§ **Data section**

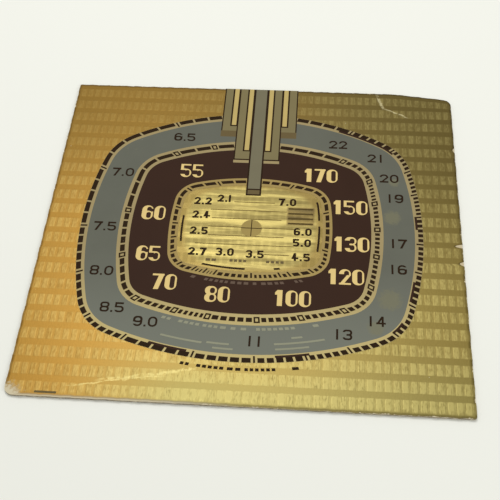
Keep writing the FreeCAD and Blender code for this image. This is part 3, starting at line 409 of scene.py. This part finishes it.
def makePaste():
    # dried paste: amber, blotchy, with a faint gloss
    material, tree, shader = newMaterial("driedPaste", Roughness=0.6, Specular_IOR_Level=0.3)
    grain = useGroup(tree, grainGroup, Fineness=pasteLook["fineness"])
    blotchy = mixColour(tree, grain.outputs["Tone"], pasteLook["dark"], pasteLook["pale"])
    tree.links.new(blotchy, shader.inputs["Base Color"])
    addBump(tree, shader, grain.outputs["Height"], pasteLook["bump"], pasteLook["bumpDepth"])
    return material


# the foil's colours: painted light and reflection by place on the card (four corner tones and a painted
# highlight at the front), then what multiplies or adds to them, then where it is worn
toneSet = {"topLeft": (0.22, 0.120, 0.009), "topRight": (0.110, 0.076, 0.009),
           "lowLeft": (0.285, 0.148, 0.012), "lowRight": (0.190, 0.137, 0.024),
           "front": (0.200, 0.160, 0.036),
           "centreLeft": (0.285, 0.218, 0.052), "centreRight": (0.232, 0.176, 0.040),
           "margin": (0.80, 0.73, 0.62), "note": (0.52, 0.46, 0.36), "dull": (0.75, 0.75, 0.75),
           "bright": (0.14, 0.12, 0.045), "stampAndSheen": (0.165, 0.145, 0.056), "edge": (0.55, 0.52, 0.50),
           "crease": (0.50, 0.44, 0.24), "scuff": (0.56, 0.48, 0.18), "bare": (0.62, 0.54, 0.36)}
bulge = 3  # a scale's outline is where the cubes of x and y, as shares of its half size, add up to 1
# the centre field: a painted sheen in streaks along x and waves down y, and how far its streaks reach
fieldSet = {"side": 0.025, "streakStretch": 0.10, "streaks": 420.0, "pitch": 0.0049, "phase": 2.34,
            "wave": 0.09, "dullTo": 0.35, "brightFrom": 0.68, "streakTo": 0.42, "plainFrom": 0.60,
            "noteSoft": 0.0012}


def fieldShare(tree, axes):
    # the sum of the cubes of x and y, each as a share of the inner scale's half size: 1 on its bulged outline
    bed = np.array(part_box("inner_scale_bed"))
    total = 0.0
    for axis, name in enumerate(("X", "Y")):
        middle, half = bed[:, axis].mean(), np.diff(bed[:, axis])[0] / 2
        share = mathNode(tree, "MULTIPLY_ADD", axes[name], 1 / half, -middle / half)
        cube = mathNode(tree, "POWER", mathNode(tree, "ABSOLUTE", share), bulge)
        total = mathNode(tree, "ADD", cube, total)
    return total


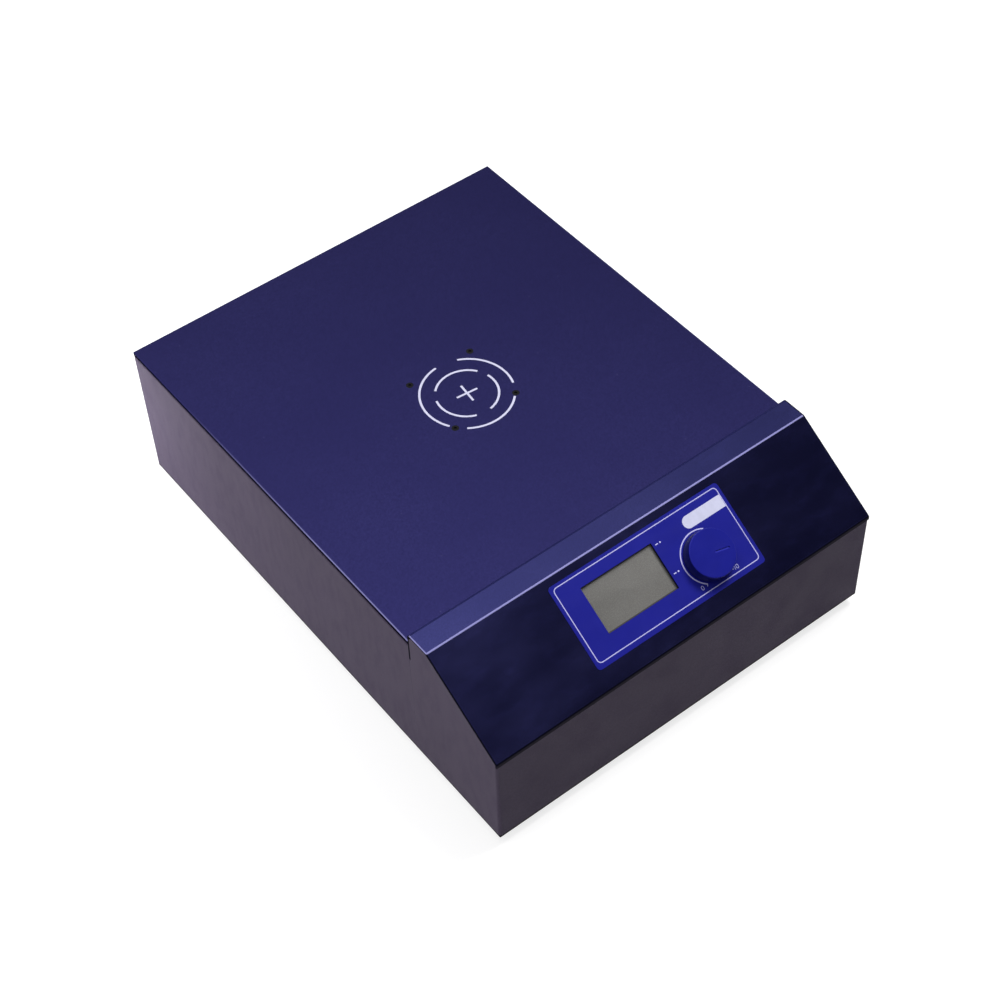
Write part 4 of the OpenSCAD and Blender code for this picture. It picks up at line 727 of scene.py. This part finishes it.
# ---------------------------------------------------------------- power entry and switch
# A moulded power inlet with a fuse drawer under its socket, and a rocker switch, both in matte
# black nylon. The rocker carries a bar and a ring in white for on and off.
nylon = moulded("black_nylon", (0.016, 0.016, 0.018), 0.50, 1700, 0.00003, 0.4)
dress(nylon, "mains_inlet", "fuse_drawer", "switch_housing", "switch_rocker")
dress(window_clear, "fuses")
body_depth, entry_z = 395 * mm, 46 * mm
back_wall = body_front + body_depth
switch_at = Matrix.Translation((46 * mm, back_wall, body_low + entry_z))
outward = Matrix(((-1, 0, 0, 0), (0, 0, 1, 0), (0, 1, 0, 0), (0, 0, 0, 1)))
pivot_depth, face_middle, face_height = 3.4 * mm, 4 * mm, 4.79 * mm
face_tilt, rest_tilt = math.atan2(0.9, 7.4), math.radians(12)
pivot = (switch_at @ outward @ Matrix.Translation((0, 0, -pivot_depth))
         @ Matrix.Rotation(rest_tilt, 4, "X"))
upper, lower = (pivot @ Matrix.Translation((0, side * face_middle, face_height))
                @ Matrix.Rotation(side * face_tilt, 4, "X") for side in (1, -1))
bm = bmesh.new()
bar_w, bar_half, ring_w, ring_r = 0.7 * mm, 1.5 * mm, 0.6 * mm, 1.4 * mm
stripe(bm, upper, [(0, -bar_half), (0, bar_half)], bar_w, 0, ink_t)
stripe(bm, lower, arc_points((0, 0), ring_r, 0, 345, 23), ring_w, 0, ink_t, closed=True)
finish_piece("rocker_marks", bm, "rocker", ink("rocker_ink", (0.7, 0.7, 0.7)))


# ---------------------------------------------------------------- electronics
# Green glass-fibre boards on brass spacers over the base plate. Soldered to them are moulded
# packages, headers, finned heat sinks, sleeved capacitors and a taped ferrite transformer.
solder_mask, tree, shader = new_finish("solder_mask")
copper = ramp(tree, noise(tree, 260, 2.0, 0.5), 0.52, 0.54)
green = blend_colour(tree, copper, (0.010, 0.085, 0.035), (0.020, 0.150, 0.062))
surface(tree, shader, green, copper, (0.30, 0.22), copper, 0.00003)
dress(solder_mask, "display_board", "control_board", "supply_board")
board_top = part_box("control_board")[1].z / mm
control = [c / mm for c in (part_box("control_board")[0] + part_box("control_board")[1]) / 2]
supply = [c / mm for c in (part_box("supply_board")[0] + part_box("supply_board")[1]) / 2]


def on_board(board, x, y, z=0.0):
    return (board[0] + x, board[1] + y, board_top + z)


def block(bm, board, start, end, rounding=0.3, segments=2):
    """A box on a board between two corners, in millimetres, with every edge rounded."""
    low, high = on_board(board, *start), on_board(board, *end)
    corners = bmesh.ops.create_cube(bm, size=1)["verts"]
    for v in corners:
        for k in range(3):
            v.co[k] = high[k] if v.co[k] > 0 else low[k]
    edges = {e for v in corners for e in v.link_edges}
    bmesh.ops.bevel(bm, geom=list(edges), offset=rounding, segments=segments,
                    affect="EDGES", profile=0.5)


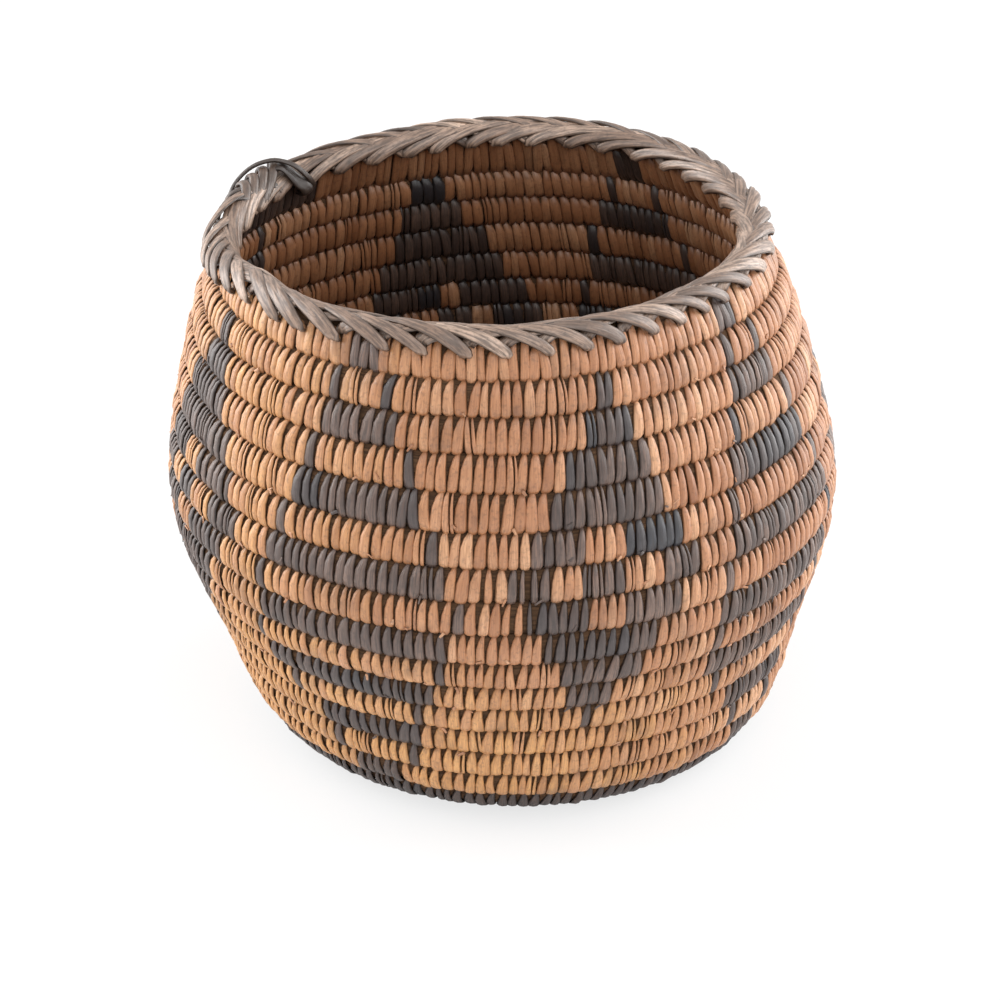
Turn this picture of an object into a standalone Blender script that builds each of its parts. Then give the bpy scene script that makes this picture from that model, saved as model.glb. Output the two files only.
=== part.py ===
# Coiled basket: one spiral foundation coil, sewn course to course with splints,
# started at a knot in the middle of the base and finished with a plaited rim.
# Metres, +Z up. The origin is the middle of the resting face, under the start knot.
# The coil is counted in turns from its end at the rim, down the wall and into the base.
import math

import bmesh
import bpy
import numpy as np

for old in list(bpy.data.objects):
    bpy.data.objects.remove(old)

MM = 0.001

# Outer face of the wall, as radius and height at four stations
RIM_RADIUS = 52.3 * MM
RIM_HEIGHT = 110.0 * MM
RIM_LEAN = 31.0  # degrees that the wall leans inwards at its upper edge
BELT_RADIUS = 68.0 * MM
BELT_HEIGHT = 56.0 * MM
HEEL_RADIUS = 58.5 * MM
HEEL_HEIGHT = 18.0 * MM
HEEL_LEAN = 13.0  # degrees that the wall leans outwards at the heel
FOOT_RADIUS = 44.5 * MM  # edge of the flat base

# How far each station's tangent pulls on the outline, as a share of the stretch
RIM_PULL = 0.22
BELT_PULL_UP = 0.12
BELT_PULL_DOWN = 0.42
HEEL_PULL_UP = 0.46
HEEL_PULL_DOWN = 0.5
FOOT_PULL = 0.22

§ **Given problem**
Reproduce the complete data exactly as presented above.

§ **Result for this task**
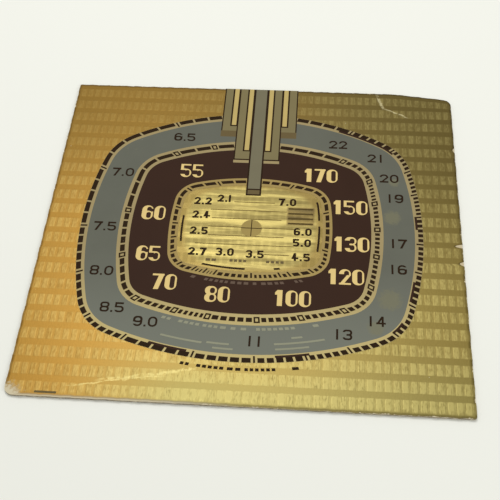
Keep writing the FreeCAD and Blender code for this image. This is part 3, starting at line 409 of scene.py. This part finishes it.
def makePaste():
    # dried paste: amber, blotchy, with a faint gloss
    material, tree, shader = newMaterial("driedPaste", Roughness=0.6, Specular_IOR_Level=0.3)
    grain = useGroup(tree, grainGroup, Fineness=pasteLook["fineness"])
    blotchy = mixColour(tree, grain.outputs["Tone"], pasteLook["dark"], pasteLook["pale"])
    tree.links.new(blotchy, shader.inputs["Base Color"])
    addBump(tree, shader, grain.outputs["Height"], pasteLook["bump"], pasteLook["bumpDepth"])
    return material


# the foil's colours: painted light and reflection by place on the card (four corner tones and a painted
# highlight at the front), then what multiplies or adds to them, then where it is worn
toneSet = {"topLeft": (0.22, 0.120, 0.009), "topRight": (0.110, 0.076, 0.009),
           "lowLeft": (0.285, 0.148, 0.012), "lowRight": (0.190, 0.137, 0.024),
           "front": (0.200, 0.160, 0.036),
           "centreLeft": (0.285, 0.218, 0.052), "centreRight": (0.232, 0.176, 0.040),
           "margin": (0.80, 0.73, 0.62), "note": (0.52, 0.46, 0.36), "dull": (0.75, 0.75, 0.75),
           "bright": (0.14, 0.12, 0.045), "stampAndSheen": (0.165, 0.145, 0.056), "edge": (0.55, 0.52, 0.50),
           "crease": (0.50, 0.44, 0.24), "scuff": (0.56, 0.48, 0.18), "bare": (0.62, 0.54, 0.36)}
bulge = 3  # a scale's outline is where the cubes of x and y, as shares of its half size, add up to 1
# the centre field: a painted sheen in streaks along x and waves down y, and how far its streaks reach
fieldSet = {"side": 0.025, "streakStretch": 0.10, "streaks": 420.0, "pitch": 0.0049, "phase": 2.34,
            "wave": 0.09, "dullTo": 0.35, "brightFrom": 0.68, "streakTo": 0.42, "plainFrom": 0.60,
            "noteSoft": 0.0012}


def fieldShare(tree, axes):
    # the sum of the cubes of x and y, each as a share of the inner scale's half size: 1 on its bulged outline
    bed = np.array(part_box("inner_scale_bed"))
    total = 0.0
    for axis, name in enumerate(("X", "Y")):
        middle, half = bed[:, axis].mean(), np.diff(bed[:, axis])[0] / 2
        share = mathNode(tree, "MULTIPLY_ADD", axes[name], 1 / half, -middle / half)
        cube = mathNode(tree, "POWER", mathNode(tree, "ABSOLUTE", share), bulge)
        total = mathNode(tree, "ADD", cube, total)
    return total


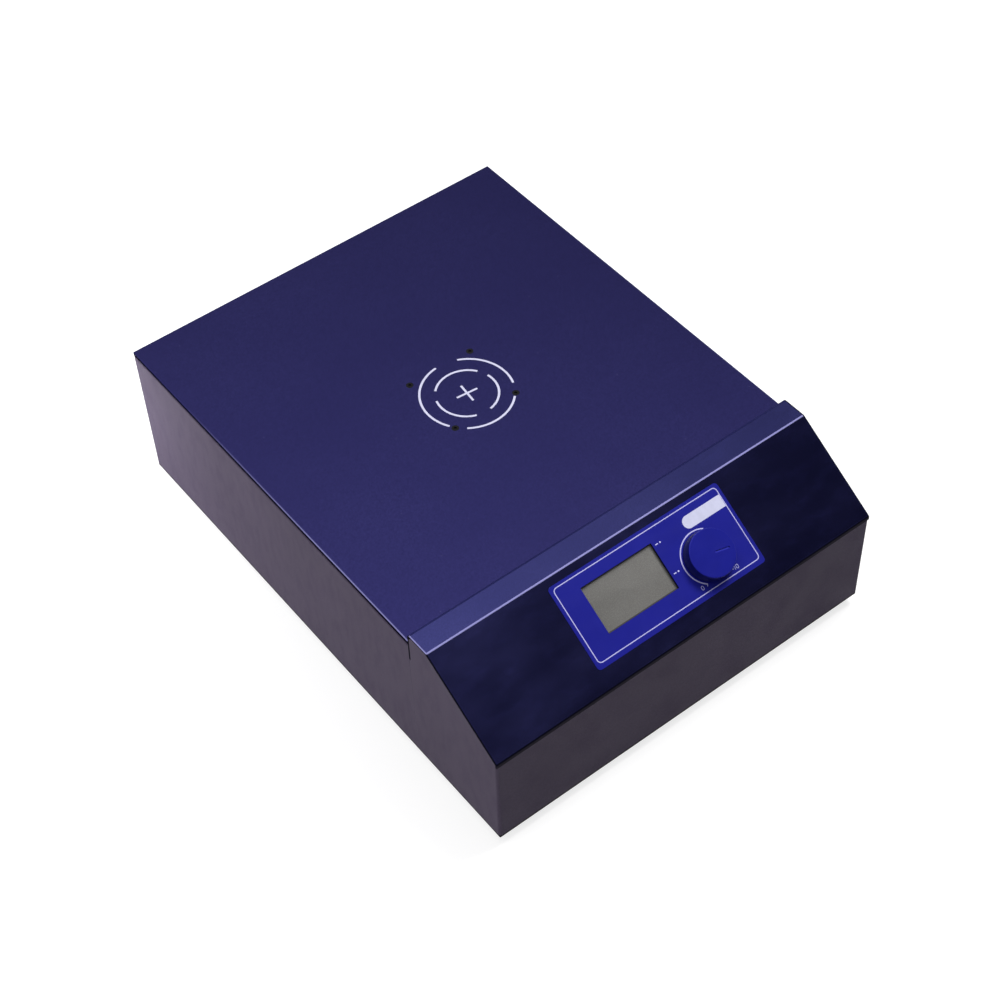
Write part 4 of the OpenSCAD and Blender code for this picture. It picks up at line 727 of scene.py. This part finishes it.
# ---------------------------------------------------------------- power entry and switch
# A moulded power inlet with a fuse drawer under its socket, and a rocker switch, both in matte
# black nylon. The rocker carries a bar and a ring in white for on and off.
nylon = moulded("black_nylon", (0.016, 0.016, 0.018), 0.50, 1700, 0.00003, 0.4)
dress(nylon, "mains_inlet", "fuse_drawer", "switch_housing", "switch_rocker")
dress(window_clear, "fuses")
body_depth, entry_z = 395 * mm, 46 * mm
back_wall = body_front + body_depth
switch_at = Matrix.Translation((46 * mm, back_wall, body_low + entry_z))
outward = Matrix(((-1, 0, 0, 0), (0, 0, 1, 0), (0, 1, 0, 0), (0, 0, 0, 1)))
pivot_depth, face_middle, face_height = 3.4 * mm, 4 * mm, 4.79 * mm
face_tilt, rest_tilt = math.atan2(0.9, 7.4), math.radians(12)
pivot = (switch_at @ outward @ Matrix.Translation((0, 0, -pivot_depth))
         @ Matrix.Rotation(rest_tilt, 4, "X"))
upper, lower = (pivot @ Matrix.Translation((0, side * face_middle, face_height))
                @ Matrix.Rotation(side * face_tilt, 4, "X") for side in (1, -1))
bm = bmesh.new()
bar_w, bar_half, ring_w, ring_r = 0.7 * mm, 1.5 * mm, 0.6 * mm, 1.4 * mm
stripe(bm, upper, [(0, -bar_half), (0, bar_half)], bar_w, 0, ink_t)
stripe(bm, lower, arc_points((0, 0), ring_r, 0, 345, 23), ring_w, 0, ink_t, closed=True)
finish_piece("rocker_marks", bm, "rocker", ink("rocker_ink", (0.7, 0.7, 0.7)))


# ---------------------------------------------------------------- electronics
# Green glass-fibre boards on brass spacers over the base plate. Soldered to them are moulded
# packages, headers, finned heat sinks, sleeved capacitors and a taped ferrite transformer.
solder_mask, tree, shader = new_finish("solder_mask")
copper = ramp(tree, noise(tree, 260, 2.0, 0.5), 0.52, 0.54)
green = blend_colour(tree, copper, (0.010, 0.085, 0.035), (0.020, 0.150, 0.062))
surface(tree, shader, green, copper, (0.30, 0.22), copper, 0.00003)
dress(solder_mask, "display_board", "control_board", "supply_board")
board_top = part_box("control_board")[1].z / mm
control = [c / mm for c in (part_box("control_board")[0] + part_box("control_board")[1]) / 2]
supply = [c / mm for c in (part_box("supply_board")[0] + part_box("supply_board")[1]) / 2]


def on_board(board, x, y, z=0.0):
    return (board[0] + x, board[1] + y, board_top + z)


def block(bm, board, start, end, rounding=0.3, segments=2):
    """A box on a board between two corners, in millimetres, with every edge rounded."""
    low, high = on_board(board, *start), on_board(board, *end)
    corners = bmesh.ops.create_cube(bm, size=1)["verts"]
    for v in corners:
        for k in range(3):
            v.co[k] = high[k] if v.co[k] > 0 else low[k]
    edges = {e for v in corners for e in v.link_edges}
    bmesh.ops.bevel(bm, geom=list(edges), offset=rounding, segments=segments,
                    affect="EDGES", profile=0.5)


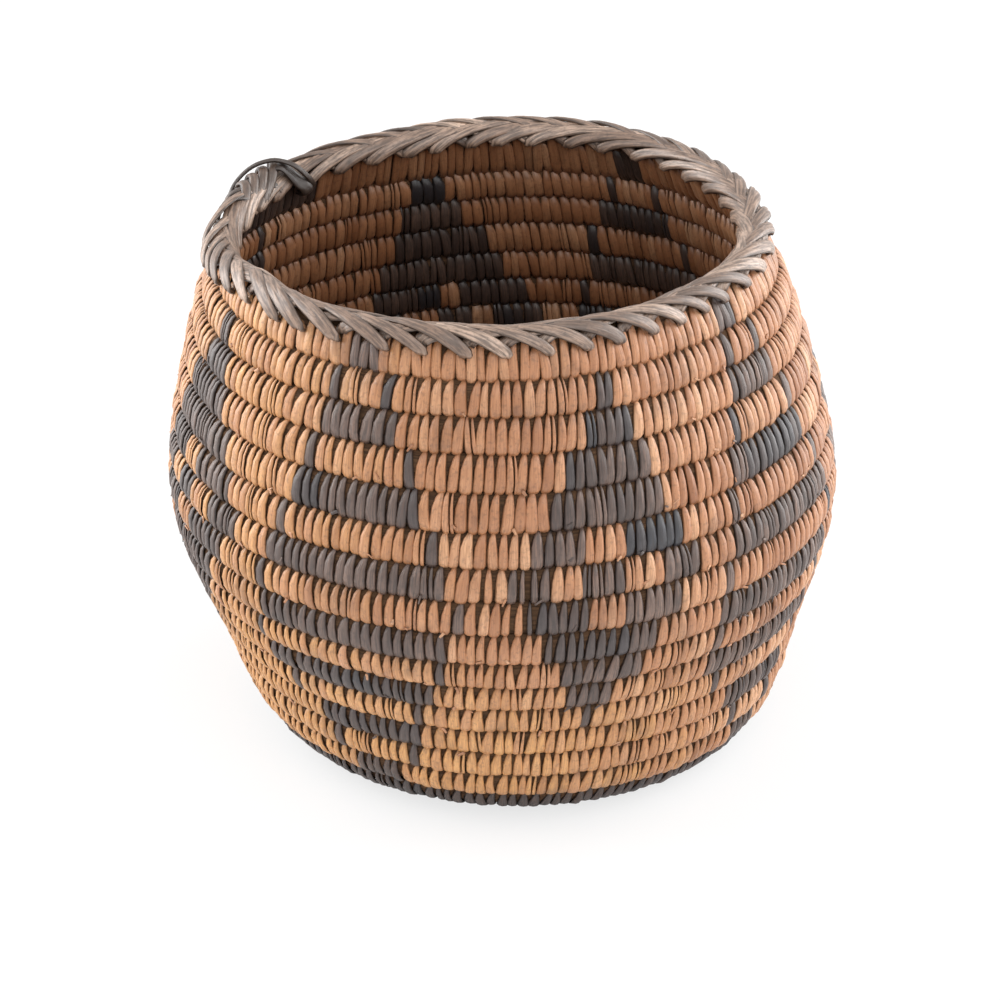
Turn this picture of an object into a standalone Blender script that builds each of its parts. Then give the bpy scene script that makes this picture from that model, saved as model.glb. Output the two files only.
=== part.py ===
# Coiled basket: one spiral foundation coil, sewn course to course with splints,
# started at a knot in the middle of the base and finished with a plaited rim.
# Metres, +Z up. The origin is the middle of the resting face, under the start knot.
# The coil is counted in turns from its end at the rim, down the wall and into the base.
import math

import bmesh
import bpy
import numpy as np

for old in list(bpy.data.objects):
    bpy.data.objects.remove(old)

MM = 0.001

# Outer face of the wall, as radius and height at four stations
RIM_RADIUS = 52.3 * MM
RIM_HEIGHT = 110.0 * MM
RIM_LEAN = 31.0  # degrees that the wall leans inwards at its upper edge
BELT_RADIUS = 68.0 * MM
BELT_HEIGHT = 56.0 * MM
HEEL_RADIUS = 58.5 * MM
HEEL_HEIGHT = 18.0 * MM
HEEL_LEAN = 13.0  # degrees that the wall leans outwards at the heel
FOOT_RADIUS = 44.5 * MM  # edge of the flat base

# How far each station's tangent pulls on the outline, as a share of the stretch
RIM_PULL = 0.22
BELT_PULL_UP = 0.12
BELT_PULL_DOWN = 0.42
HEEL_PULL_UP = 0.46
HEEL_PULL_DOWN = 0.5
FOOT_PULL = 0.22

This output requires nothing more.